All of the data below should be written out exactly.

>>>>

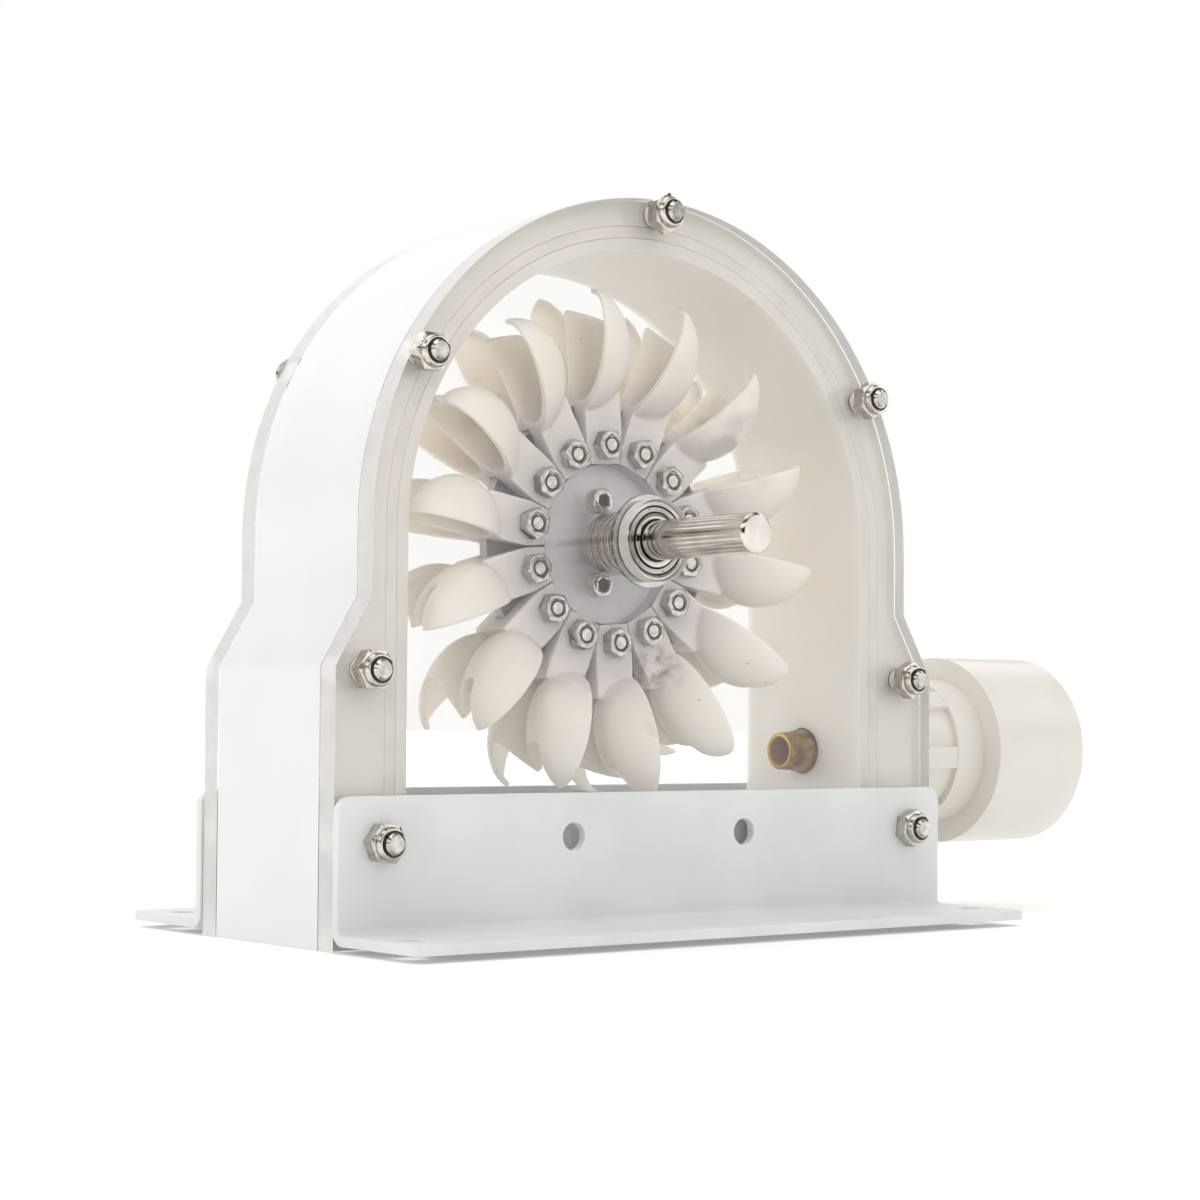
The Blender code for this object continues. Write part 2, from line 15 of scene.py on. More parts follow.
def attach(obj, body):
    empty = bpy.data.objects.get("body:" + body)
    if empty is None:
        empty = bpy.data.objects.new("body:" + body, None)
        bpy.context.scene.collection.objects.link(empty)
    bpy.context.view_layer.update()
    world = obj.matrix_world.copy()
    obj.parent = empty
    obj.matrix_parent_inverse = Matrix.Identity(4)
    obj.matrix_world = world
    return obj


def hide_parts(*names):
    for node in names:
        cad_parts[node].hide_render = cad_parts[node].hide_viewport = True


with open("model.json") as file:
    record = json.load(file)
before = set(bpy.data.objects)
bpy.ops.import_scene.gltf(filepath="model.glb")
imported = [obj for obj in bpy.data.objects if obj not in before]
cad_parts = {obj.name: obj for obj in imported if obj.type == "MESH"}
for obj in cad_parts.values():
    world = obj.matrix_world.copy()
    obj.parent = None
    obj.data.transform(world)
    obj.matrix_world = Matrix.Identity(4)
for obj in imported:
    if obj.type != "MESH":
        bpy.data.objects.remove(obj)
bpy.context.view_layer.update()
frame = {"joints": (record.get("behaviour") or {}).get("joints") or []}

<<<<

Written solution:
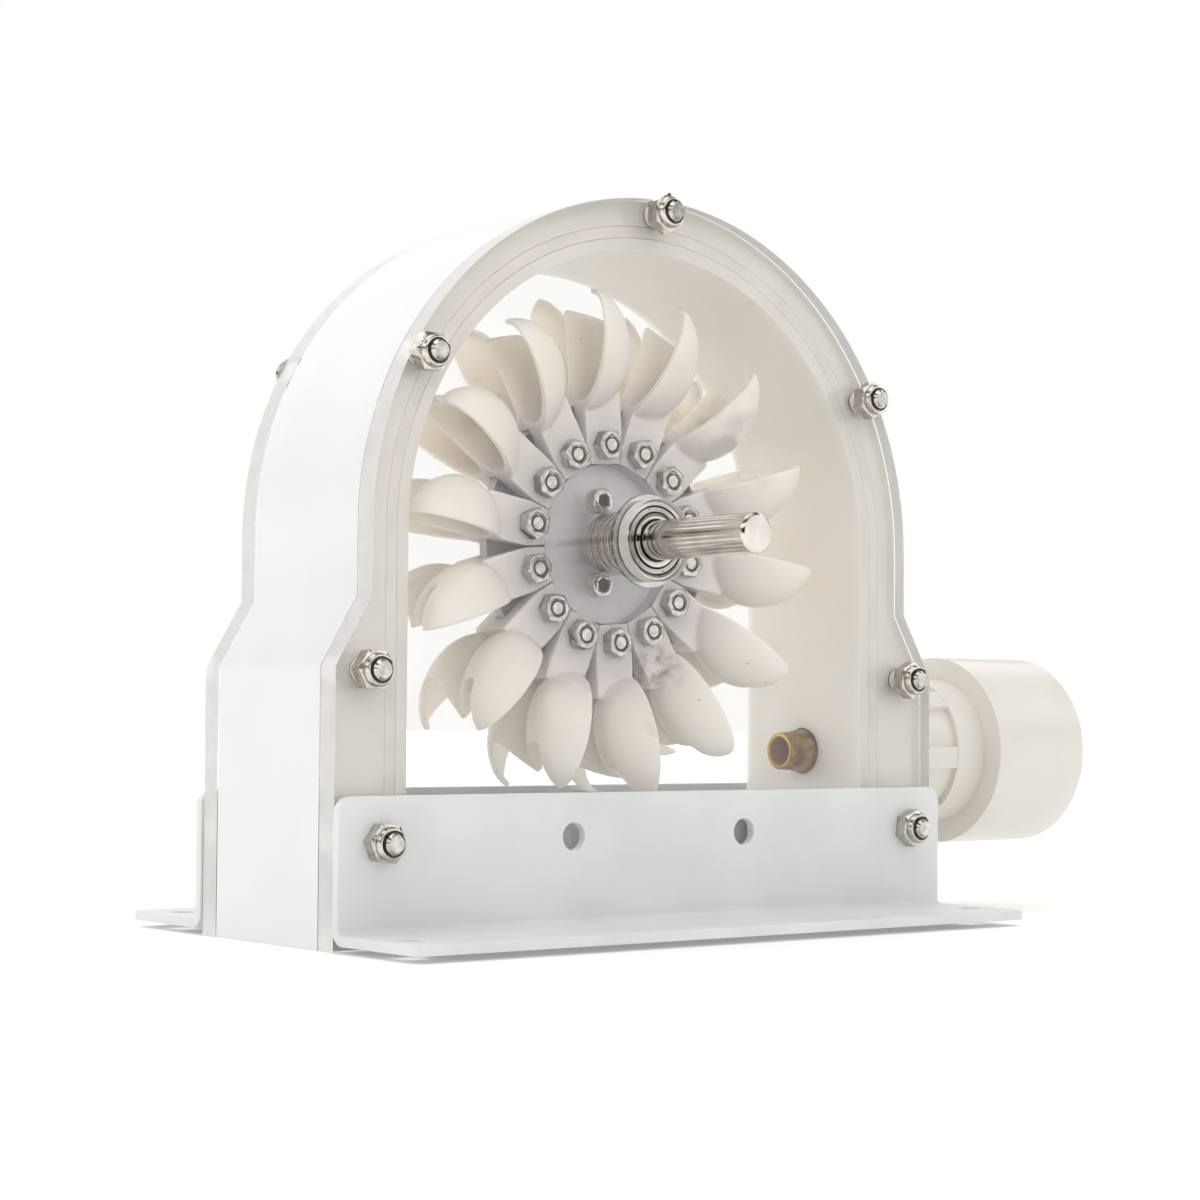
The Blender code for this object continues. Write part 2, from line 15 of scene.py on. More parts follow.
def attach(obj, body):
    empty = bpy.data.objects.get("body:" + body)
    if empty is None:
        empty = bpy.data.objects.new("body:" + body, None)
        bpy.context.scene.collection.objects.link(empty)
    bpy.context.view_layer.update()
    world = obj.matrix_world.copy()
    obj.parent = empty
    obj.matrix_parent_inverse = Matrix.Identity(4)
    obj.matrix_world = world
    return obj


def hide_parts(*names):
    for node in names:
        cad_parts[node].hide_render = cad_parts[node].hide_viewport = True


with open("model.json") as file:
    record = json.load(file)
before = set(bpy.data.objects)
bpy.ops.import_scene.gltf(filepath="model.glb")
imported = [obj for obj in bpy.data.objects if obj not in before]
cad_parts = {obj.name: obj for obj in imported if obj.type == "MESH"}
for obj in cad_parts.values():
    world = obj.matrix_world.copy()
    obj.parent = None
    obj.data.transform(world)
    obj.matrix_world = Matrix.Identity(4)
for obj in imported:
    if obj.type != "MESH":
        bpy.data.objects.remove(obj)
bpy.context.view_layer.update()
frame = {"joints": (record.get("behaviour") or {}).get("joints") or []}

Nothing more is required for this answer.